In high-priced New York City, Michael Stewart owns two bar/restaurants: the 70-seat Tavern on Jane in the West Village, and 60-seat Sister Jane Tavern in the East Village. Because he only has 10 employees at Sister Jane (the law affects establishment with more than 10 employees), it’s had no effect, but at Tavern on Jane with 27 employees, the spike in the minimum wage for servers has stressed his bottom line and margins.
Because Stewart pays his chef and kitchen staff upward of $15 an hour, it’s had no impact on the back of the house. But boosting the hourly rate for servers from $8.65 to $10 an hour erodes his bottom line about $30,000 a year.
He’s close to raising some menu prices $1 an item but is doing so selectively. There’s only so much a restaurateur can charge for a burger and fries before his customers balk.
Servers will make $36 more a week, which multiplied by 50 weeks a year, is about a $1,750 annual raise. Stewart says that their work hasn’t altered or increased, and the burden of paying the increased labor costs rests on the proprietor.
Stewart’s kitchen area is cramped, and he doesn’t think it could accommodate adding 15 to 20 new entrees to jump-start take-out and delivery sales. “If I added those items, I’d inundate them and upset my customer base,” he says.
Lamenting the constant cost pressure on restaurateurs, Stewart says, “We’re paying top dollar for rent, top dollar for employees, my rent goes up every year, insurance goes up, cost of food goes up, and this is one more thing that continues to rise in scale.”
The only solution he can devise, Stewart says, is increasing business in summer when many New Yorkers are out of town, and sales dips. Other than that, Stewart says, he draws steady crowds to his two eateries and feels as if he’s just scraping by.
Nonetheless, for many restaurant chains and successful independents, the rising minimum wage in those select cities will have minimal impact, says Gary Stibel, the CEO of New England Consulting Group, which is based in Westport, Connecticut.
But for a third of restaurants that aren’t thriving, the impact will be huge and could contribute to “cutting back on labor” and their ability to meet payroll, he says. “You’re seeing restaurants go out of business every day. This will accelerate it,” he says.
Most full-service eateries have raised prices the last few years to keep pace with inflation. But because of the competition in prepared meals from major supermarkets, they can only spike prices so much. “Traffic has been down for the last few years. Part of the reason for that are higher prices,” Stibel says.
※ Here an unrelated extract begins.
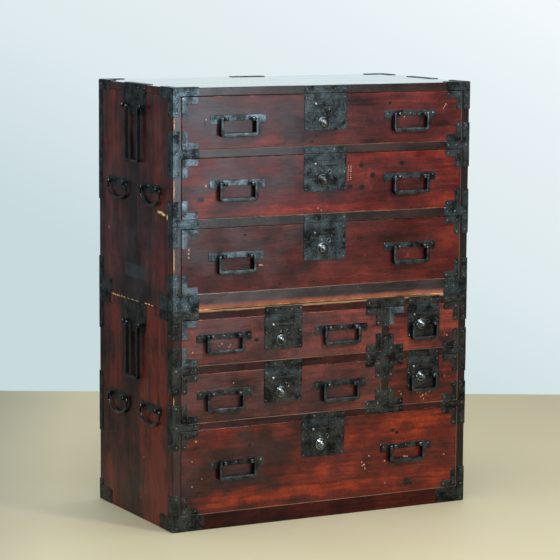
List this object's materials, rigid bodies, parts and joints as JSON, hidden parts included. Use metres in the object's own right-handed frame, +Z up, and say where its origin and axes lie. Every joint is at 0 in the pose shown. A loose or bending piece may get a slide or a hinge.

Another way to cope with higher labor costs is automation. “It’s much cheaper to have someone sit down and order on an iPad,” he says.
But there are positives. If the wait staff is paying more attention to customers, taking care of their every need, and making them feel special, the odds are they’ll order another drink, add a dessert and return another time. The on-site managers who are focusing on staff “motivation and recognition” will see returns of higher traffic and higher average checks, Stibel says.
At a time of rising costs, chains have the edge over independents because they have “scale,” Stibel says, and can absorb one location seeing sluggish revenue when many other outlets stay strong.
Stibel envisions that higher labor costs will increase nationwide, but at a modest pace, not like “wildfire,” he says.
Stibel’s best advice to full-service eateries contending with rising labor costs is: One, take what pricing increases you can; two, use technology to reduce costs; three, look for opportunities to cut back on staff time when you don’t need your full complement of staff; and four, concentrate on enhancing the guest’s total experience. If the guests have a superior experience, the odds are strong they’ll return.